Entries with model source code:

::::::::

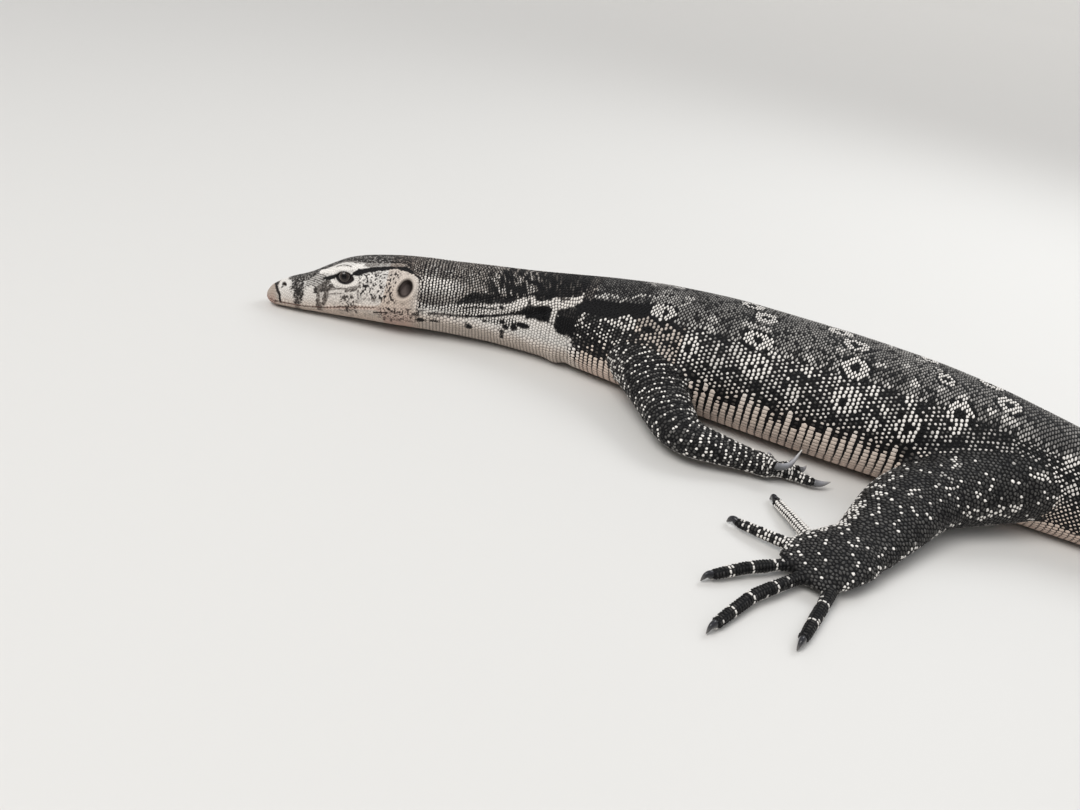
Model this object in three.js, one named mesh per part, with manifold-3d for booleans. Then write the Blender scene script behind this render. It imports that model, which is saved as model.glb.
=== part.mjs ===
// A water monitor lizard lying at rest: still, life size, flat on a floor.
// Millimetres, +Z up. The floor is z = 0, the head points to -X and the lizard's left side is -Y.
// The origin is on the floor under the middle of the trunk.
import * as THREE from 'three';
import { mergeVertices } from 'three/addons/utils/BufferGeometryUtils.js';
import Module from 'manifold-3d';

const wasm = await Module();
wasm.setup();

// Driving dimensions along the spine, measured from the tip of the snout
const HEAD_END = 105;
const NECK_END = 218;
const TRUNK_MIDDLE = 371;
const TRUNK_SPLIT = 405;
const TAIL_START = 545;
const TAIL_SPLITS = [700, 880, 1085];
const TOTAL_LENGTH = 1310;

const NODE_GAP = 0.3;
const BELLY_PRESS = 1.2;

// Where the spine heads in plan, in degrees from +X, at distances from the snout
const HEADINGS = [
  [0, 25], [105, 25], [135, 22], [170, 14], [205, 8], [240, 3], [300, 1], [380, 0],
  [440, -2], [500, -4], [560, -4], [640, 3], [740, 16], [860, 25], [980, 17],
  [1100, -3], [1200, -18], [1310, -26],
];

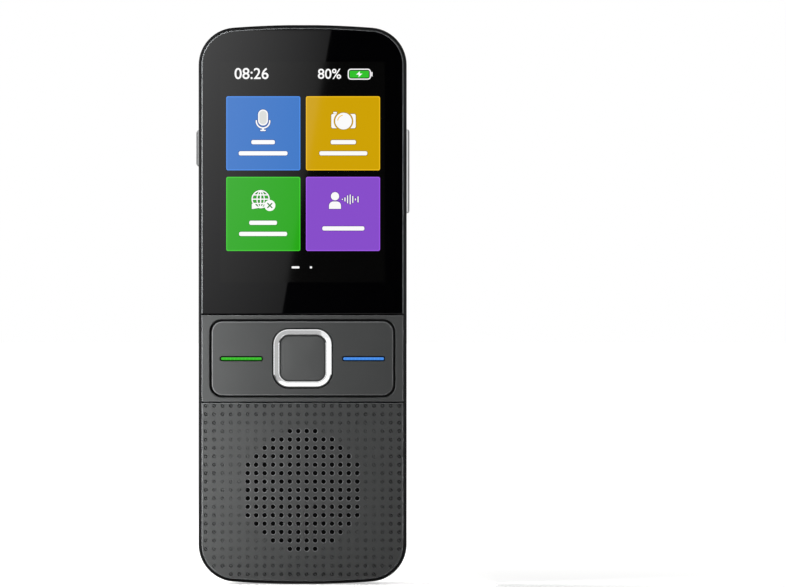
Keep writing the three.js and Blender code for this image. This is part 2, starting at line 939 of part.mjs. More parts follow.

::::::::

#### Task to complete:
Your task is to print the whole listing again exactly.

#### Written solution:
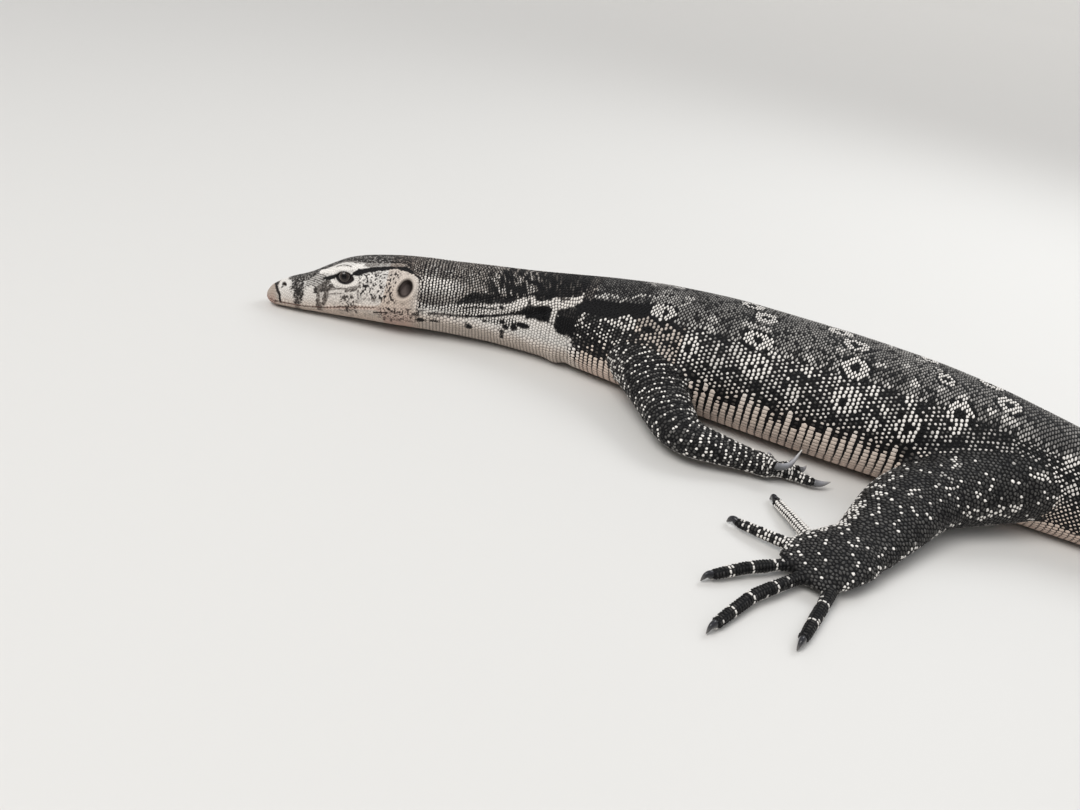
Model this object in three.js, one named mesh per part, with manifold-3d for booleans. Then write the Blender scene script behind this render. It imports that model, which is saved as model.glb.
=== part.mjs ===
// A water monitor lizard lying at rest: still, life size, flat on a floor.
// Millimetres, +Z up. The floor is z = 0, the head points to -X and the lizard's left side is -Y.
// The origin is on the floor under the middle of the trunk.
import * as THREE from 'three';
import { mergeVertices } from 'three/addons/utils/BufferGeometryUtils.js';
import Module from 'manifold-3d';

const wasm = await Module();
wasm.setup();

// Driving dimensions along the spine, measured from the tip of the snout
const HEAD_END = 105;
const NECK_END = 218;
const TRUNK_MIDDLE = 371;
const TRUNK_SPLIT = 405;
const TAIL_START = 545;
const TAIL_SPLITS = [700, 880, 1085];
const TOTAL_LENGTH = 1310;

const NODE_GAP = 0.3;
const BELLY_PRESS = 1.2;

// Where the spine heads in plan, in degrees from +X, at distances from the snout
const HEADINGS = [
  [0, 25], [105, 25], [135, 22], [170, 14], [205, 8], [240, 3], [300, 1], [380, 0],
  [440, -2], [500, -4], [560, -4], [640, 3], [740, 16], [860, 25], [980, 17],
  [1100, -3], [1200, -18], [1310, -26],
];

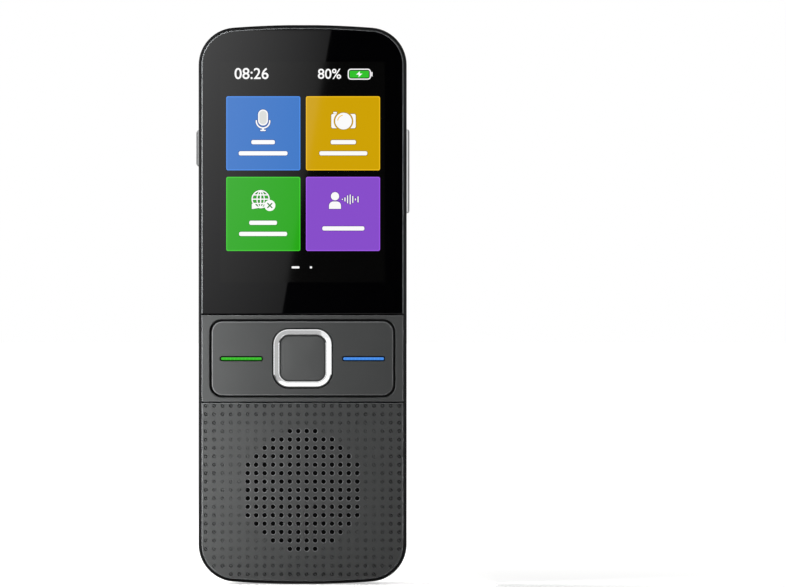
Keep writing the three.js and Blender code for this image. This is part 2, starting at line 939 of part.mjs. More parts follow.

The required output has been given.